» **What to do**:
Copy every line of the listing exactly.

--- begin ---

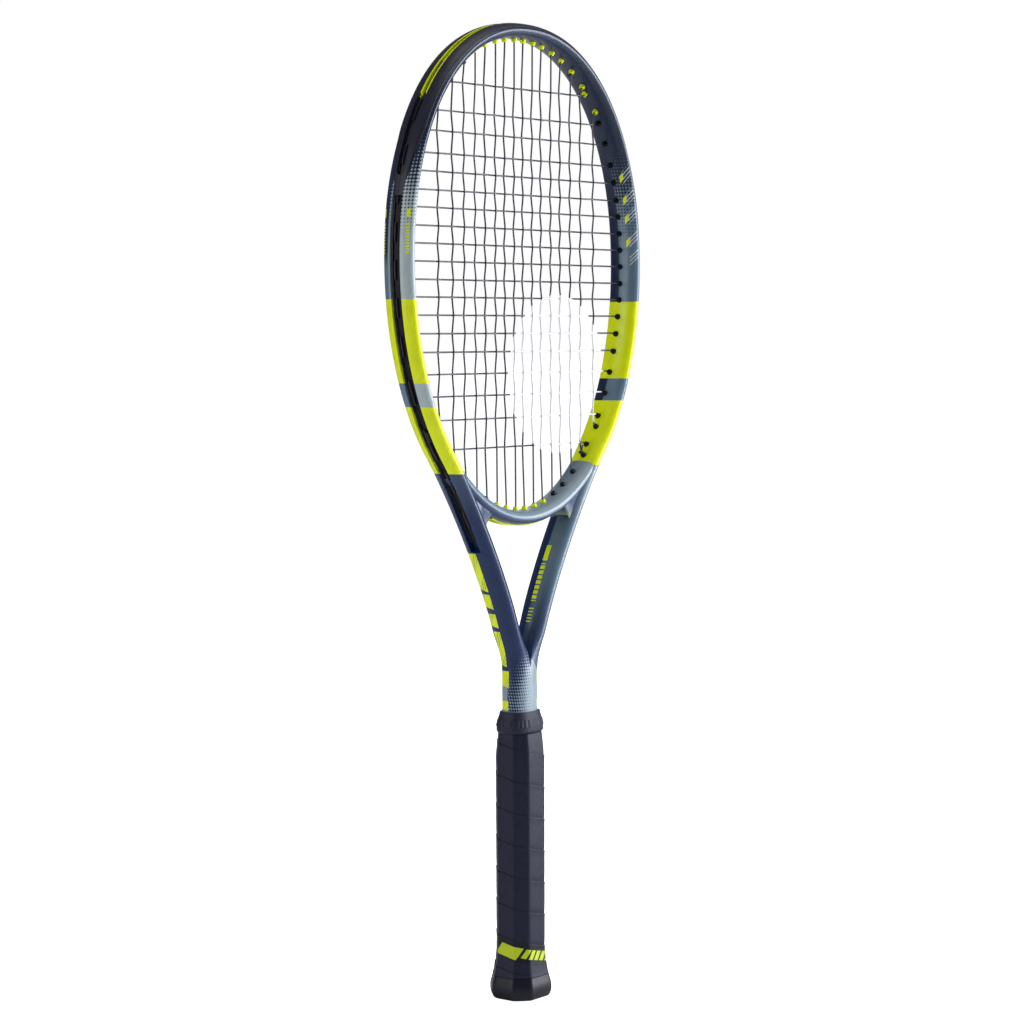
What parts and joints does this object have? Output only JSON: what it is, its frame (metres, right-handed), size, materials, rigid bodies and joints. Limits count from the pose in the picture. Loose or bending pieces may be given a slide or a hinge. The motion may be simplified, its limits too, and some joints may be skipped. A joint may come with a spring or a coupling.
{
  "type": "tennis racket",
  "caption": "Strung tennis racket: oval head on a slim beam, open V throat with a bridge, octagonal grip with a flared butt and a rubber collar.",
  "frame": {"origin": "centre of the butt's flat end face, on the racket's long axis", "axes": "+X across the head, +Y through the head's thickness (the front is -Y), +Z from the butt to the crown"},
  "size_m": [0.267, 0.0384, 0.6848],
  "materials": {
    "frame_paint": "glossy paint on graphite composite, navy fading to steel blue with lime panels",
    "bridge_paint": "glossy light steel-blue paint on graphite composite",
    "bumper": "satin moulded nylon",
    "lime_grommet": "satin moulded nylon, lime",
    "black_grommet": "satin moulded nylon",
    "string": "glossy monofilament",
    "pallet_foam": "rigid foam",
    "butt_plastic": "satin moulded plastic",
    "staple_steel": "bright wire",
    "grip_leather": "synthetic leather, soft sheen",
    "tape": "vinyl tape",
    "collar_rubber": "moulded rubber"
  },
  "bodies": {
    "racket": {"frame_tube": "frame_paint", "throat_bridge": "bridge_paint", "bumper_guard": "bumper", "head_grommet_strip": "lime_grommet", "throat_grommet_strip": "lime_grommet", "left_grommet_strip": "black_grommet", "right_grommet_strip": "black_grommet", "main_string": "string", "cross_string": "string", "front_pallet": "pallet_foam", "back_pallet": "pallet_foam", "butt_cap": "butt_plastic", "butt_cap_door": "butt_plastic", "staple_front_left": "staple_steel", "staple_front_right": "staple_steel", "staple_back_left": "staple_steel", "staple_back_right": "staple_steel", "grip": "grip_leather", "finishing_tape": "tape"},
    "collar": {"grip_collar": "collar_rubber"}
  },
  "joints": [
    {"name": "collar_slide", "type": "slide", "parent": "racket", "child": "collar", "axis": [0, 0, 1], "range_m": [0, 0.022]}
  ]
}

--- end ---

» **Complete output**:
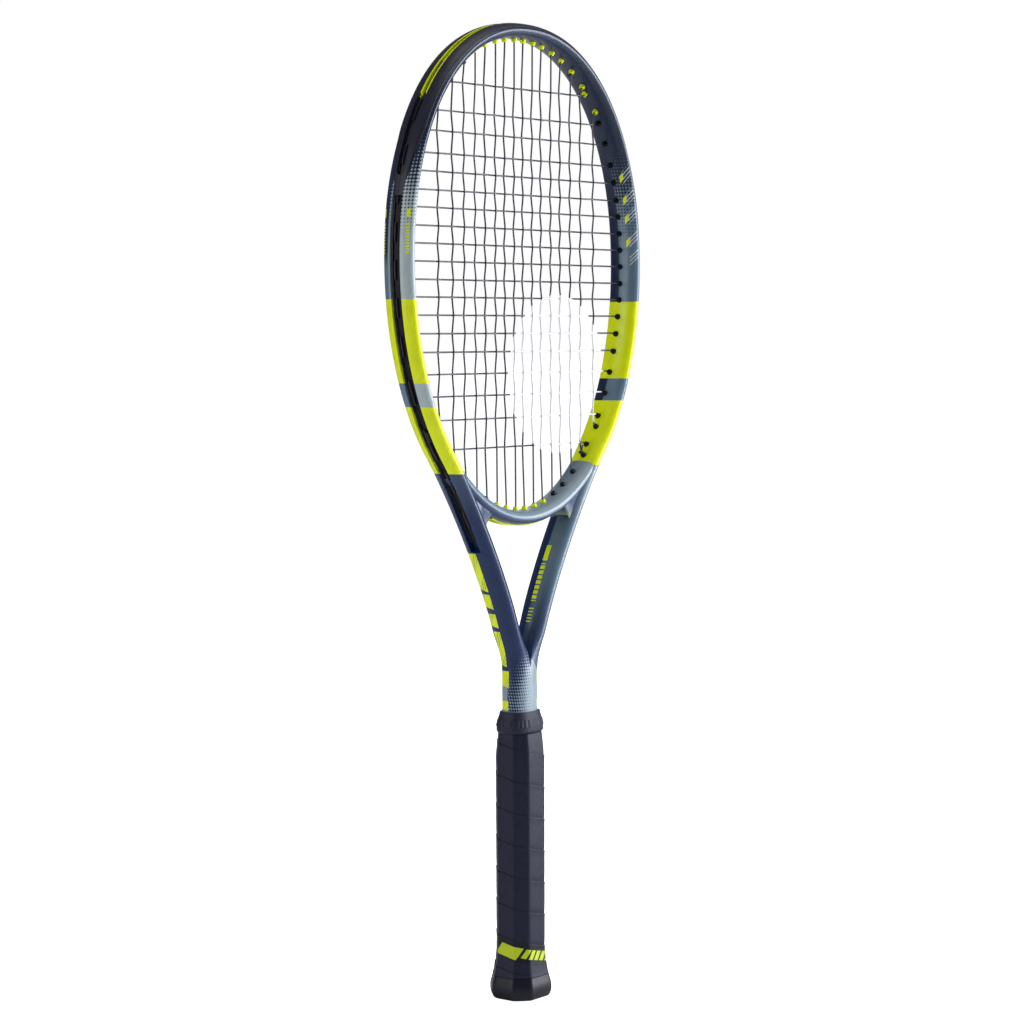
What parts and joints does this object have? Output only JSON: what it is, its frame (metres, right-handed), size, materials, rigid bodies and joints. Limits count from the pose in the picture. Loose or bending pieces may be given a slide or a hinge. The motion may be simplified, its limits too, and some joints may be skipped. A joint may come with a spring or a coupling.
{
  "type": "tennis racket",
  "caption": "Strung tennis racket: oval head on a slim beam, open V throat with a bridge, octagonal grip with a flared butt and a rubber collar.",
  "frame": {"origin": "centre of the butt's flat end face, on the racket's long axis", "axes": "+X across the head, +Y through the head's thickness (the front is -Y), +Z from the butt to the crown"},
  "size_m": [0.267, 0.0384, 0.6848],
  "materials": {
    "frame_paint": "glossy paint on graphite composite, navy fading to steel blue with lime panels",
    "bridge_paint": "glossy light steel-blue paint on graphite composite",
    "bumper": "satin moulded nylon",
    "lime_grommet": "satin moulded nylon, lime",
    "black_grommet": "satin moulded nylon",
    "string": "glossy monofilament",
    "pallet_foam": "rigid foam",
    "butt_plastic": "satin moulded plastic",
    "staple_steel": "bright wire",
    "grip_leather": "synthetic leather, soft sheen",
    "tape": "vinyl tape",
    "collar_rubber": "moulded rubber"
  },
  "bodies": {
    "racket": {"frame_tube": "frame_paint", "throat_bridge": "bridge_paint", "bumper_guard": "bumper", "head_grommet_strip": "lime_grommet", "throat_grommet_strip": "lime_grommet", "left_grommet_strip": "black_grommet", "right_grommet_strip": "black_grommet", "main_string": "string", "cross_string": "string", "front_pallet": "pallet_foam", "back_pallet": "pallet_foam", "butt_cap": "butt_plastic", "butt_cap_door": "butt_plastic", "staple_front_left": "staple_steel", "staple_front_right": "staple_steel", "staple_back_left": "staple_steel", "staple_back_right": "staple_steel", "grip": "grip_leather", "finishing_tape": "tape"},
    "collar": {"grip_collar": "collar_rubber"}
  },
  "joints": [
    {"name": "collar_slide", "type": "slide", "parent": "racket", "child": "collar", "axis": [0, 0, 1], "range_m": [0, 0.022]}
  ]
}